Genetic sequencing of the virus confirmed on 6 October that it is vaccine-derived and suggests that it has been circulating in the area for more than two years. The child was in the district of Bolikhan, in Bolikhamxay Province. The district has chronically low immunization rates: reported coverage with 3 doses of oral polio vaccine (OPV) was of 40% to 66% between 2009 and 2014; and 44% in 2015 to date.
Lao’s last case of indigenous wild poliovirus was reported in 1993.
Public health response
Comprehensive outbreak response activities are taking place in response to this outbreak, in line with the Global Polio Eradication Initiative Standard Operating Procedures for responding to a poliovirus outbreak. A joint team of the Ministry of Health, the World Health Organization, UNICEF and the Lao Office of US Centers for Disease Control and Prevention team travelled to the province for further assessment on 7 October. A rapid survey conducted in the affected village showed low vaccine coverage for OPV. Active case finding in the surroundings of the case’s household is ongoing; stool specimens are being collected from healthy children in the case household and community.
Emergency Operations Centers (EOCs) at the national and province level have been activated to coordinate outbreak response activities. Preparations are under way for large-scale supplementary OPV immunization campaigns covering Bolikhamxay province and several adjacent provinces. The scope of additional campaigns will be ascertained following completion of the ongoing investigations.
WHO risk assessment
Circulating vaccine-derived polioviruses (cVDPVs) are rare but well-documented strains of poliovirus mutated from strains in oral polio vaccine (OPV). They can emerge in some populations that are inadequately immunized.
Ending polio for good requires eliminating both wild and vaccine-derived polio, and due to the risk of cVDPVs, use of OPV must be stopped to secure a lasting polio-free world. OPV will be withdrawn in a phased manner, beginning with the removal of type 2-containing OPV. The switch from trivalent to bivalent OPV, planned in April 2016, will reduce the risk of cVDPV substantially (as 90% of cVDPV is caused by type 2) and sets the stage to eventually stop using OPV altogether and transition to the inactivated polio vaccine (IPV), which cannot cause cVDPV.
Because of relatively limited travel to and from this area and the planned immunization activities , the World Health Organization (WHO) assesses the risk of international spread of the cVDPV1 from Lao to be low.
It is important that all countries, in particular those with frequent travel and contacts with polio-affected countries and areas, strengthen surveillance for acute flaccid paralysis (AFP) cases in order to rapidly detect any new virus importation and to facilitate a rapid response. Countries, territories and areas should also maintain uniformly high routine immunization coverage at the district level to minimize the consequences of any new virus introduction.

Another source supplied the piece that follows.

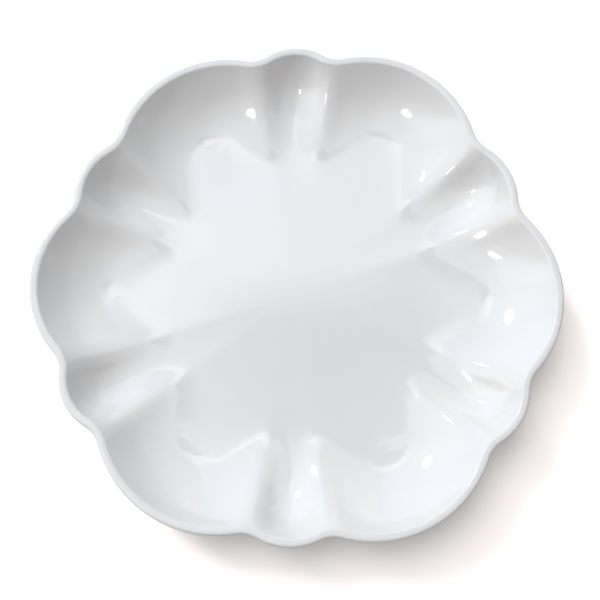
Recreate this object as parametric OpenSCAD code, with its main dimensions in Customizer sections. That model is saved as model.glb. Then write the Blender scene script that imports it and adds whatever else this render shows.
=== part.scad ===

WHO’s International Travel and Health recommends that all travelers to polio-affected areas be fully vaccinated against polio. Residents (and visitors for more than 4 weeks) from infected areas should receive an additional dose of OPV or inactivated polio vaccine (IPV) within 4 weeks to 12 months of travel.
While only one case is reported here, for every paralytic case diagnosed, it is expected that there are as many as 200 undetected mild cases in the community.